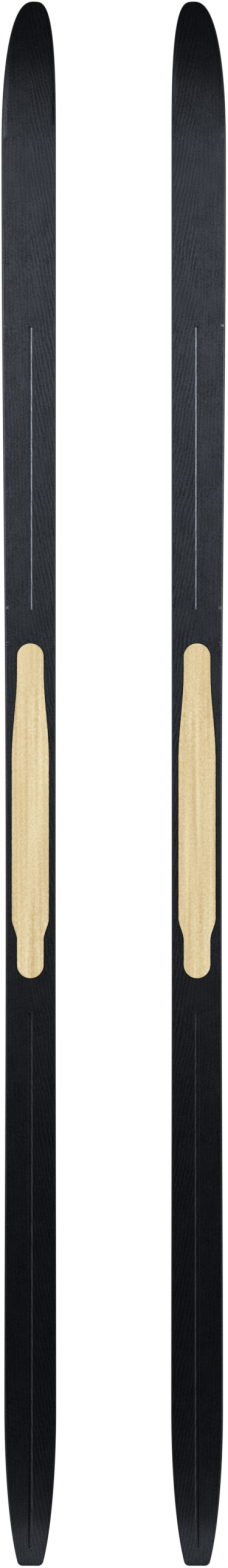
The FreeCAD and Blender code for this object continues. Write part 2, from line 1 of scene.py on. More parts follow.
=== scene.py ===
import bmesh
import bpy
import json
import math
import random
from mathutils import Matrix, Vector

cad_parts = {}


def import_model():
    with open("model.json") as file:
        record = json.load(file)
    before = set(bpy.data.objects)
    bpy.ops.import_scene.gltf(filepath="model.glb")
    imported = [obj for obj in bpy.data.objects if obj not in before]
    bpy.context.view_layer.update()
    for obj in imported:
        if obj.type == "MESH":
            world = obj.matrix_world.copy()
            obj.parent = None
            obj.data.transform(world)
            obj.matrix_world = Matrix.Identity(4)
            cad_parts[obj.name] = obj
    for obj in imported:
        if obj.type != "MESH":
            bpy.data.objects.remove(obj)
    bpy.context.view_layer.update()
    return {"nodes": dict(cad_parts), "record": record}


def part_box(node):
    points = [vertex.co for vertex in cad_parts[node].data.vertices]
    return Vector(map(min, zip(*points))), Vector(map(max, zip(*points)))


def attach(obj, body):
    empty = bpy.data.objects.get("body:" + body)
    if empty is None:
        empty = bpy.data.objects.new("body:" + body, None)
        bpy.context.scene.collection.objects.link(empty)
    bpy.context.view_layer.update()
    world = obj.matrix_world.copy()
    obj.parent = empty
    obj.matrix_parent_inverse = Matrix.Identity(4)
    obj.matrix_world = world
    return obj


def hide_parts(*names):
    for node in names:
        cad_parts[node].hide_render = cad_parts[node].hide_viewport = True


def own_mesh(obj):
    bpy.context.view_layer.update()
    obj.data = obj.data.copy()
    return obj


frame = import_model()

# The ski's own sizes, in millimetres, as the construction has them. Each ski is drawn about its binding
# line with its outer edge on -X; the right ski is the mirror image of the left.
SKI_LENGTH = 2000.0
CAMBER = 12.0
TIP_RISE = 55.0
TIP_TURN = 200.0
TIP_CURL = 2.2
TAIL_KICK = 4.0
TAIL_TURN = 62.0
SHOVEL = {-1: 37.0, 1: 32.8}
WAIST = {-1: 31.6, 1: 32.5}
TAIL = {-1: 33.3, 1: 33.2}
TIP_SQUARE = {-1: 2.4, 1: 3.3}
SHOVEL_BACK = 193.0
WAIST_HEIGHT = 820.0
TAIL_FRONT = 200.0
SIDECUT_EASE = 1.25
TIP_OFFSET = 4.0
TAIL_TAPER = 225.0
TAIL_CORNER = 5.0
BASE_THICK = 2.2
LAMINATE_THICK = 0.8
CORE_END_THICK = 1.6
CORE_MID_THICK = 12.5
TOPSHEET_THICK = 0.9
TOPSHEET_INSET = 0.5
TOPSHEET_BEVEL = 0.7
SIDEWALL_WIDE = 1.6
SIDEWALL_STEP = 0.3
SIDEWALL_BEVEL = 0.35
TIP_SPACER_LONG = 95.0
TAIL_PROTECTOR_LONG = 30.0
GROOVE_WIDE = 5.8
GROOVE_DEEP = 1.3
GROOVES = ((22.0, 708.0), (1221.0, 1585.0))
SKIN_START = 751.3
SKIN_LONG = 428.0
SKIN_NARROW = 34.0
SKIN_WIDE = 47.4
SKIN_REAR_NECK = 48.3
SKIN_REAR_FLARE = 29.0
SKIN_FRONT_NECK = 150.0
SKIN_FRONT_FLARE = 117.0
SKIN_GAP = 1.3
SKIN_RECESS_DEEP = 1.8
SKIN_ADHESIVE_THICK = 0.6
SKIN_PROUD = 0.4
SPRING_WIRE = 0.45
SPRING_TURNS = 6

# Finer shapes that only the visible pieces have, in millimetres
BASE_BEVEL = 0.4           # how far in the running surface's edge is rounded off
BASE_BEVEL_DEEP = 0.25
FEATURE_LEAST = 0.03       # half width that a groove's columns keep where there is no groove
WALL_LEAN = 0.25           # how far a groove's or the recess's wall leans in
FILM_EDGE = (0.25, 0.45)   # heights of the top film's edge, below its bevel
APEX_WIDE = 0.04           # least width of the top film's last row
ROW_GAP = 0.004            # rows closer than this are one row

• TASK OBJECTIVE
Beginning at the top of the data, extract each line through the line containing "points = [vertex.co" and return those lines exactly, with nothing added.

• SOLUTION FOR THIS EXERCISE
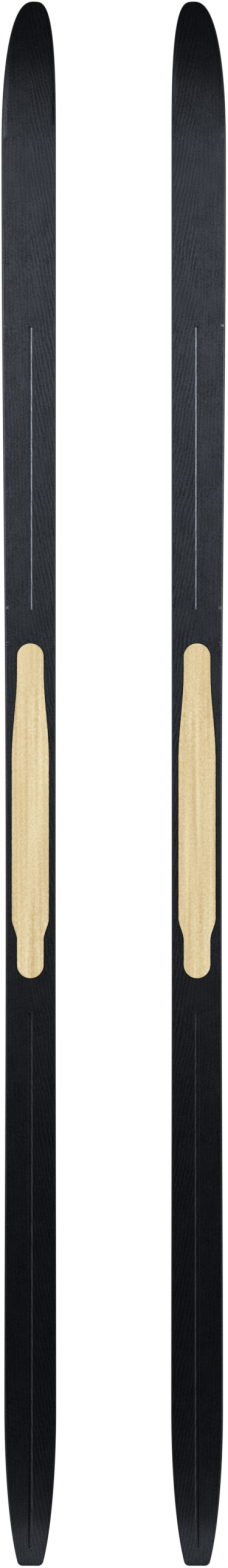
The FreeCAD and Blender code for this object continues. Write part 2, from line 1 of scene.py on. More parts follow.
=== scene.py ===
import bmesh
import bpy
import json
import math
import random
from mathutils import Matrix, Vector

cad_parts = {}


def import_model():
    with open("model.json") as file:
        record = json.load(file)
    before = set(bpy.data.objects)
    bpy.ops.import_scene.gltf(filepath="model.glb")
    imported = [obj for obj in bpy.data.objects if obj not in before]
    bpy.context.view_layer.update()
    for obj in imported:
        if obj.type == "MESH":
            world = obj.matrix_world.copy()
            obj.parent = None
            obj.data.transform(world)
            obj.matrix_world = Matrix.Identity(4)
            cad_parts[obj.name] = obj
    for obj in imported:
        if obj.type != "MESH":
            bpy.data.objects.remove(obj)
    bpy.context.view_layer.update()
    return {"nodes": dict(cad_parts), "record": record}


def part_box(node):
    points = [vertex.co for vertex in cad_parts[node].data.vertices]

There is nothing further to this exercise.